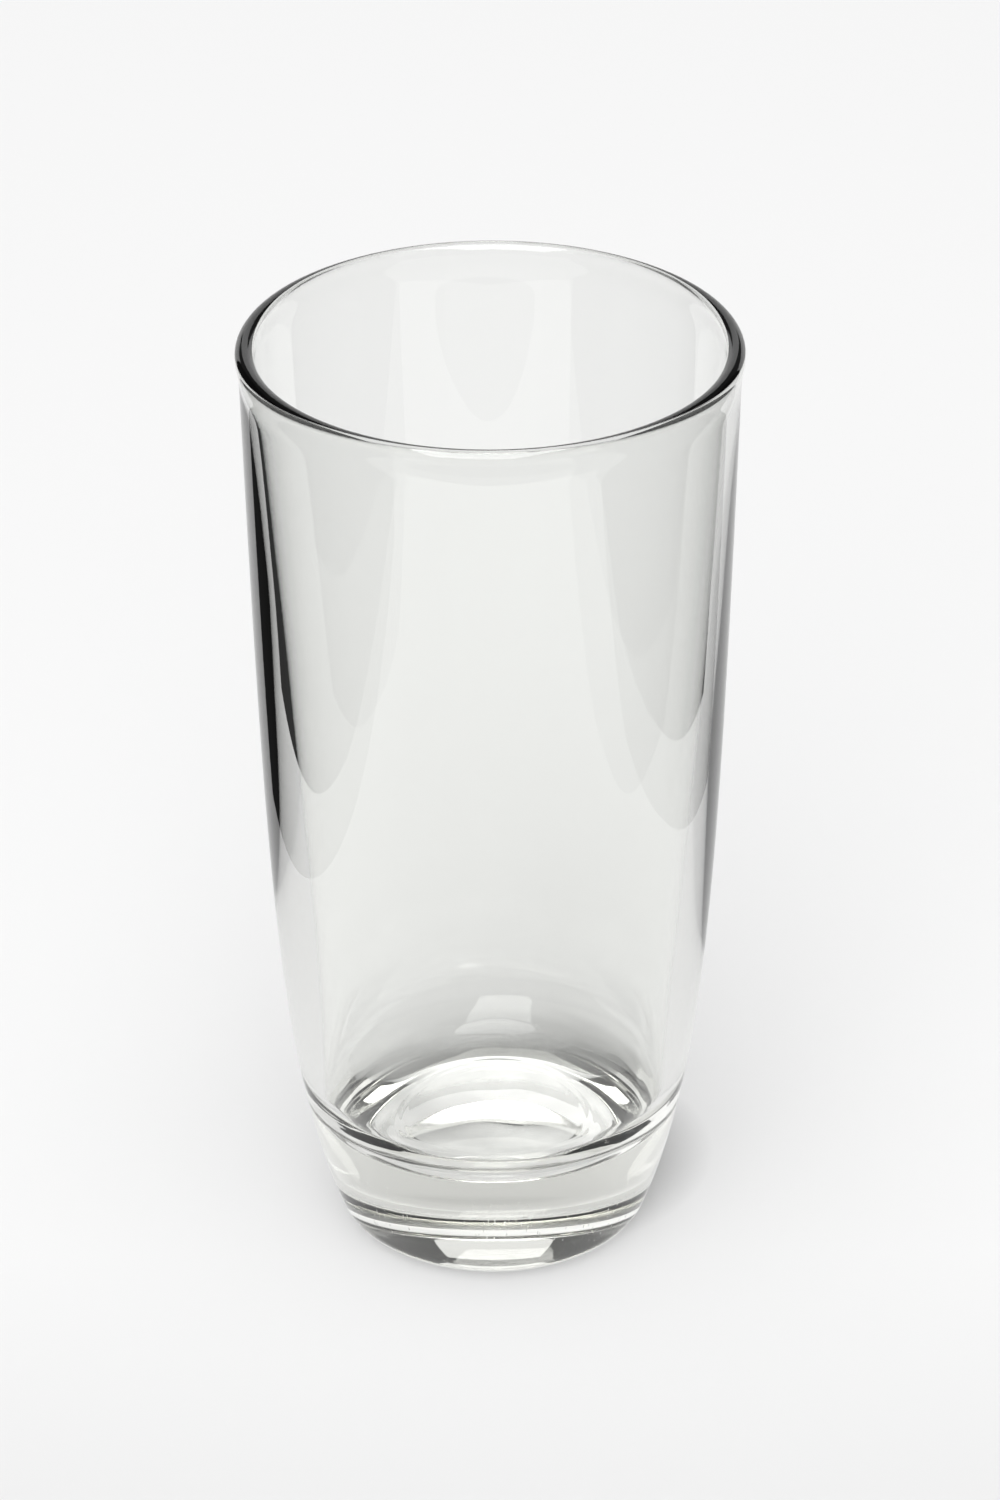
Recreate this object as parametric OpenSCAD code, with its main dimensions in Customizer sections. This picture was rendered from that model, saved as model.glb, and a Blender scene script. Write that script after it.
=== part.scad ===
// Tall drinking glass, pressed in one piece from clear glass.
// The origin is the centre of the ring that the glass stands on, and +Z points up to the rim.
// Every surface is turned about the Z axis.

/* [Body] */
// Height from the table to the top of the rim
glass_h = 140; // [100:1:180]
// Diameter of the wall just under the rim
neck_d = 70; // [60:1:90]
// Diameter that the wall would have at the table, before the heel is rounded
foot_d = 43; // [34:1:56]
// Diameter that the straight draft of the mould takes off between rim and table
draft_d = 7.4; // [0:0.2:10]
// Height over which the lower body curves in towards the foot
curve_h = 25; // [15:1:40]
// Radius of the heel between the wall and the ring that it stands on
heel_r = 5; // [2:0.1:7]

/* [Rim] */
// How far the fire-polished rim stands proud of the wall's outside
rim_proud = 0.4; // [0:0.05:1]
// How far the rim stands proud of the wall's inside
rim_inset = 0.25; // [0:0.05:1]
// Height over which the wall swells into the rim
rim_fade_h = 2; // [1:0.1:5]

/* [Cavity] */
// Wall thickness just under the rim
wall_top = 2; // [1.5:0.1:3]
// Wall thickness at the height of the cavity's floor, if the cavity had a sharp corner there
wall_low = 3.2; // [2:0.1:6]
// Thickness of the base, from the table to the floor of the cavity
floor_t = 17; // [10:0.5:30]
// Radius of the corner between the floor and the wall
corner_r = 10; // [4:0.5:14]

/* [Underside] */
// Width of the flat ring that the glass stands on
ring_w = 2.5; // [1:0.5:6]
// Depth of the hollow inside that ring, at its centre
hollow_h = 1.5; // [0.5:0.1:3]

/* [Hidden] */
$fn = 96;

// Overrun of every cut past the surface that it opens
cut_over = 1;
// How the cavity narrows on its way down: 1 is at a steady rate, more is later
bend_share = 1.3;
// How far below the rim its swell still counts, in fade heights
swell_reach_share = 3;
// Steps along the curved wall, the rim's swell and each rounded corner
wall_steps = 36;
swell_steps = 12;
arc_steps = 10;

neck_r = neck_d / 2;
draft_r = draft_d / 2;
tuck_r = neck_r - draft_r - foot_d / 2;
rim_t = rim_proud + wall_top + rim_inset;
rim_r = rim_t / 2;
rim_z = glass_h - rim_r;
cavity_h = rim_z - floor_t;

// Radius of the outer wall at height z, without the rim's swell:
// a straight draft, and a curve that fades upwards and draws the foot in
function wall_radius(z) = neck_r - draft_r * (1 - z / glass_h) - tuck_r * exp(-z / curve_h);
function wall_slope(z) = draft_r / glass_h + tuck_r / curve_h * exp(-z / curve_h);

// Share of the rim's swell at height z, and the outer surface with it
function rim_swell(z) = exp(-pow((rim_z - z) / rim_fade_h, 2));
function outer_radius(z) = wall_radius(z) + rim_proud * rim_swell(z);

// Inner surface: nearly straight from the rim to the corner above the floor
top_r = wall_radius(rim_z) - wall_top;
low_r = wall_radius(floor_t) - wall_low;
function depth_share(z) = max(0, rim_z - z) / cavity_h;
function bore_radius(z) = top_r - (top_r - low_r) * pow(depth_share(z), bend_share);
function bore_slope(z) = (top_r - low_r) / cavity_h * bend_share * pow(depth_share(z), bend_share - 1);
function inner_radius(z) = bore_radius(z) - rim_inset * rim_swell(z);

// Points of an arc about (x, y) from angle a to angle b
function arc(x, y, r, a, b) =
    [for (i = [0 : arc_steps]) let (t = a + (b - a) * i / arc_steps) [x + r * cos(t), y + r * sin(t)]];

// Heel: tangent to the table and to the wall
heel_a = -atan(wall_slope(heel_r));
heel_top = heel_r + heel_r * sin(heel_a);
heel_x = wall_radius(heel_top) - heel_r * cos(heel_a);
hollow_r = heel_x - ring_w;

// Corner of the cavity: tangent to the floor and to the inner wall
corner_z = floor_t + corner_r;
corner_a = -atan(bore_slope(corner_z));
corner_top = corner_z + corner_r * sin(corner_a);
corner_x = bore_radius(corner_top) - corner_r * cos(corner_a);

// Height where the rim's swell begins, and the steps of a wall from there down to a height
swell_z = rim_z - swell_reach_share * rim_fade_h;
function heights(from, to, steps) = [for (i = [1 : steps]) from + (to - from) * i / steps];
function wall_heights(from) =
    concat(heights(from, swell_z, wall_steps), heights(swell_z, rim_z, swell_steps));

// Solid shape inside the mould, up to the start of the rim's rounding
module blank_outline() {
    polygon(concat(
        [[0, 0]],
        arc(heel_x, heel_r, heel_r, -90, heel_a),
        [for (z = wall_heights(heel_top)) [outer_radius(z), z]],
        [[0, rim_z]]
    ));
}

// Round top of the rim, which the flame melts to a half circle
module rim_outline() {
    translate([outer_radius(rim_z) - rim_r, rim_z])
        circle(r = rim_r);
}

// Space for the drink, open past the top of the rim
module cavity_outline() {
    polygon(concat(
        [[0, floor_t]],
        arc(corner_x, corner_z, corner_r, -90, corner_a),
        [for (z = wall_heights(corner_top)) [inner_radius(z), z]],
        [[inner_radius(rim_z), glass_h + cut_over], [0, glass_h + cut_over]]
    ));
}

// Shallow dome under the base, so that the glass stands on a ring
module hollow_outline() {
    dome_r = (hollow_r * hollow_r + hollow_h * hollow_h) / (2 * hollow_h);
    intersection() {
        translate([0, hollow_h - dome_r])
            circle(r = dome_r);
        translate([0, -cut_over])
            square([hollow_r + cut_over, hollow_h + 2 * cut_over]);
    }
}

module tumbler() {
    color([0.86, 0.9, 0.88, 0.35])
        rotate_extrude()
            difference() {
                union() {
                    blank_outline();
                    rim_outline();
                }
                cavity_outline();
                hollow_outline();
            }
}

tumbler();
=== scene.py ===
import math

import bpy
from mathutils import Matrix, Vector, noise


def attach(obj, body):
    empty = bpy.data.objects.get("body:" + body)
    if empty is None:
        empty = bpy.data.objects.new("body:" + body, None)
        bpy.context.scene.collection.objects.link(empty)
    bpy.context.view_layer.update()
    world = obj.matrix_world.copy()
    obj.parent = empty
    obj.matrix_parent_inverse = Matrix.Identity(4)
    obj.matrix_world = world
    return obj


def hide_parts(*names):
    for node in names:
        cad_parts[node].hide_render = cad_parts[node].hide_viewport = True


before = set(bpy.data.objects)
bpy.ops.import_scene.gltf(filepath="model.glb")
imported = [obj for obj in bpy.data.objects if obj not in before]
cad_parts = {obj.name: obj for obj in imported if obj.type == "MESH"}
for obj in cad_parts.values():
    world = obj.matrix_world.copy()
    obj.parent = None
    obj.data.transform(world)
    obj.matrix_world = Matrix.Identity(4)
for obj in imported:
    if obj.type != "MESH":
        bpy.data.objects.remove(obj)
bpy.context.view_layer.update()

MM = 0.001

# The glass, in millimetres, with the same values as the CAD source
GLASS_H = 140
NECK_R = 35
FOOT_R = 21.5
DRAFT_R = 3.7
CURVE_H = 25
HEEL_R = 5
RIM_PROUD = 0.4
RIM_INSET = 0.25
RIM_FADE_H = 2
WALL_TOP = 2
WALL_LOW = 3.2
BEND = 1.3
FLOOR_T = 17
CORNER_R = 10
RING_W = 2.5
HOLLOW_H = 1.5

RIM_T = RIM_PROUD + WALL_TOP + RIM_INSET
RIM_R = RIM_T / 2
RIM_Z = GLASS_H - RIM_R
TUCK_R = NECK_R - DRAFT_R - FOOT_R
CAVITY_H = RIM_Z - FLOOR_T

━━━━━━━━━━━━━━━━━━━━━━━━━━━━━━

## Written request
Extract exactly and only the lines above from the line containing "stands on a ring" through the line containing "obj.parent = empty", both end lines included.

## Reply to the exercise
// Shallow dome under the base, so that the glass stands on a ring
module hollow_outline() {
    dome_r = (hollow_r * hollow_r + hollow_h * hollow_h) / (2 * hollow_h);
    intersection() {
        translate([0, hollow_h - dome_r])
            circle(r = dome_r);
        translate([0, -cut_over])
            square([hollow_r + cut_over, hollow_h + 2 * cut_over]);
    }
}

module tumbler() {
    color([0.86, 0.9, 0.88, 0.35])
        rotate_extrude()
            difference() {
                union() {
                    blank_outline();
                    rim_outline();
                }
                cavity_outline();
                hollow_outline();
            }
}

tumbler();
=== scene.py ===
import math

import bpy
from mathutils import Matrix, Vector, noise


def attach(obj, body):
    empty = bpy.data.objects.get("body:" + body)
    if empty is None:
        empty = bpy.data.objects.new("body:" + body, None)
        bpy.context.scene.collection.objects.link(empty)
    bpy.context.view_layer.update()
    world = obj.matrix_world.copy()
    obj.parent = empty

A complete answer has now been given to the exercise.